On why writing about solitude is really impossible

"One of the things that is really fascinating is that you can't really write about solitude, because as soon as you write about it, you're not in solitude anymore -- you're with an imagined reader, whether or not that reader is a future you.

"What was writing doing to me? It was keeping me at the level of language in some ways. It wasn't the actual writing [that did that], because the writing took between half an hour to an hour a day in the journal. It was experiencing something, and solidifying it conceptually, internally, in words, that I would write in the journal later in the day. There was a fracture in the nowness of the world, just being in each moment and letting it go. On the other hand, that practice helps me to notice things. I would say, 'Oh, I want to remember this,' and it would help me to pay attention in a detailed way because I wanted to describe it. It was a bit of a mixed blessing."
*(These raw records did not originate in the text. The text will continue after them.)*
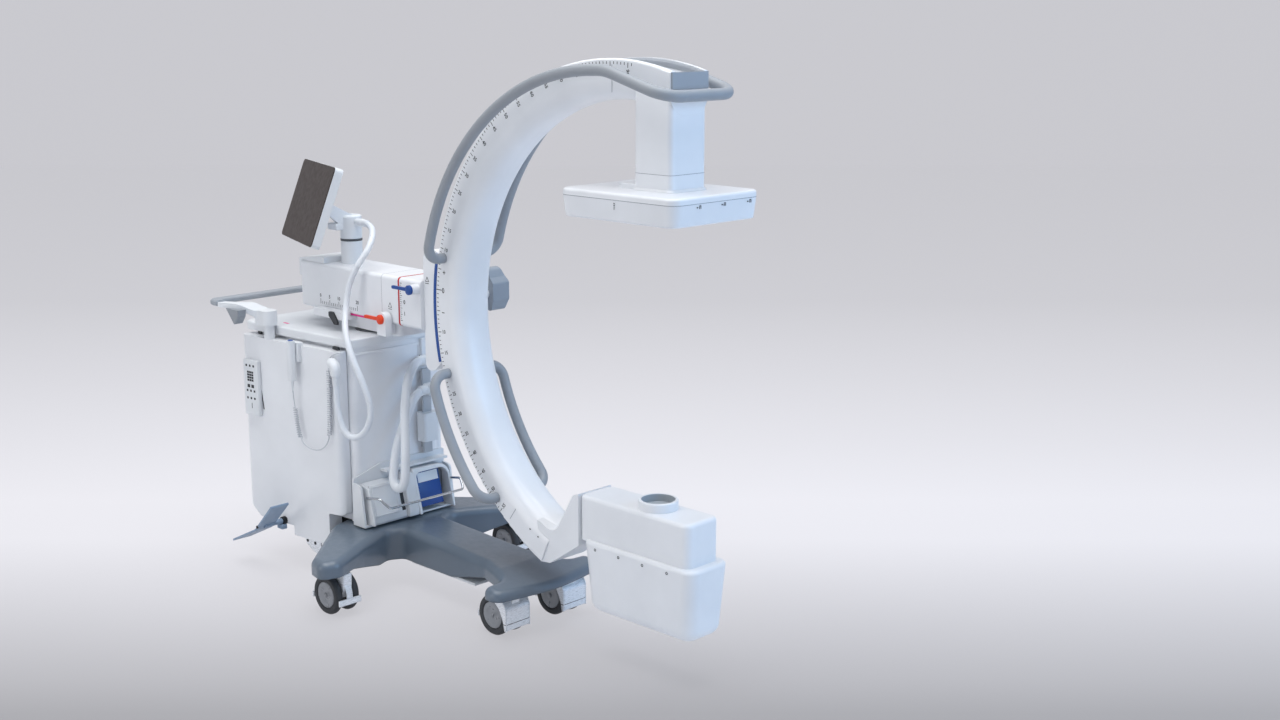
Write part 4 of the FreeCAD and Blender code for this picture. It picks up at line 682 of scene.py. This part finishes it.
def detector_details():
    """Seams of the housing and its column, and small printed signs on the housing's sides."""
    bm = bmesh.new()
    plate(bm, -211.2, 211.2, -169.2, 169.2, 1339.4, 1340.8, 34.0)
    plate(bm, -29.3, 106.3, -69.3, 69.3, 1401.4, 1402.6, 16.0)
    put("detector_seams", bm, "c_arm", SEAM)
    bm = bmesh.new()
    for y in (-76.0, 18.0, 119.0):
        lay = facing(at(211.05, y, 1331.0), Y, Z)
        for dy, width, height in ((-6.0, 5.0, 3.0), (2.0, 1.6, 8.0), (7.0, 1.6, 8.0)):
            slab(bm, lay @ Matrix.Translation(Vector((dy * MM, 0, 0))), width, height, PRINT)
        slab(bm, lay @ Matrix.Translation(Vector((4.5 * MM, 4 * MM, 0))), 6.0, 1.4, PRINT)
    for side in SIDES:
        lay = facing(at(0.0, side * 168.9, 1326.0), X * -side, Z)
        for dz, width, height in ((6.0, 5.0, 2.0), (1.0, 5.0, 2.0), (-6.0, 1.6, 9.0)):
            slab(bm, lay @ Matrix.Translation(Vector((0, dz * MM, 0))), width, height, PRINT)
    put("detector_signs", bm, "c_arm", INK)


def tank_details():
    """Lining of the round port, and four screws on each side of the tank."""
    bm = bmesh.new()
    lining = [(0.0, -21.8), (47.6, -21.8), (47.6, -1.0), (46.4, -1.0), (46.4, -20.4), (0.0, -20.4)]
    turned(bm, at(0, 0, 502.0), Z, lining, 64)
    put("port_lining", bm, "c_arm", PORT)
    bm = bmesh.new()
    for side in SIDES:
        for i in range(4):
            spot = at(TANK_SCREW_X + TANK_SCREW_STEP * i, side * TANK_SCREW_Y, TANK_SCREW_Z)
            turned(bm, spot, Y * side, TANK_SCREW, 24)
    put("tank_screws", bm, "c_arm", INK)


detector_details()
tank_details()


# Casters and steered wheels

CASTERS = {
    "rear_right": (-992.0, -362.0), "rear_left": (-992.0, 362.0),
    "front_right": (-497.0, -116.0), "front_left": (-497.0, 116.0),
}
TRAIL, HALF_TRACK, WHEEL_W = 32.0, 30.0, 25.0
STEER_X, STEER_Y, STEER_HALF_W = -1330.0, 110.0, 17.0
HUB_FACE = [(0.0, 5.6), (5.0, 5.6), (6.5, 4.6), (7.5, 1.6), (22.0, 1.0), (25.0, 2.6), (36.0, 3.2),
            (40.0, 2.0), (41.0, 0.6), (41.0, -1.0), (0.0, -1.0)]
HOOD_FRONT, HOOD_SEAM_Z, CHEEK_INNER_Y, CHEEK_W = 69.0, 50.0, 43.8, 4.2
CHEEK = [(8, 60), (43, 63), (60, 50), (HOOD_FRONT, 34), (HOOD_FRONT, -34), (60, -34), (55, -8), (48, 10),
         (36, 32), (22, 43), (8, 48)]


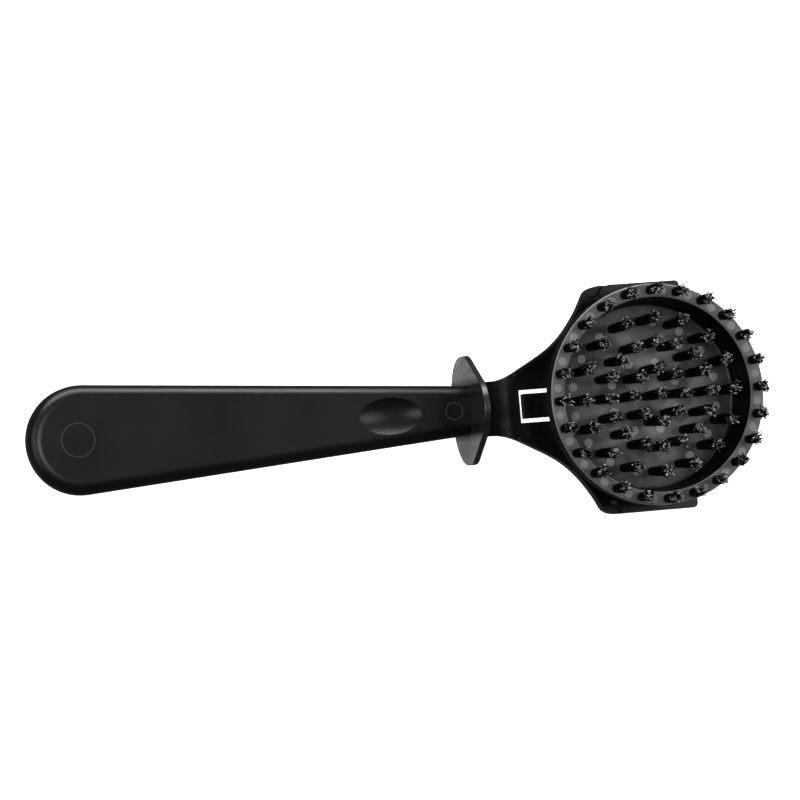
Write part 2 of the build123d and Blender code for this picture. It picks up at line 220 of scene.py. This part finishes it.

On finding true luxury in a spacious moment

"In our culture, we're really confused between necessity and luxury. We're so caught up in thinking that we need all of the things in our lives, especially technology. We don't really need it. It's nice, but it has more to do with our self-image, who we think we are, and the kind of life we want to live.

"It's useful to spend some time and really look at what we're doing and the franticness of our lives, and question, where am I trying to go? Why? What am I trying to get? Because it seems to me what we're trying to get, we already have. We are already alive. This frantic grabbing pulls us further and further away from a quiet experience of joy.

"In some ways, it's really easy to imagine being on a deserted island somewhere in the wilderness -- for me and other people. The real challenge is to realize that if [solitude] is sacred, then this must be sacred, too, because it's all a part of the same world. For me, when I'm able to relax into the moment, and relax my desires and aversions, there's a kind of spaciousness that's really comfortable. I think we could use that."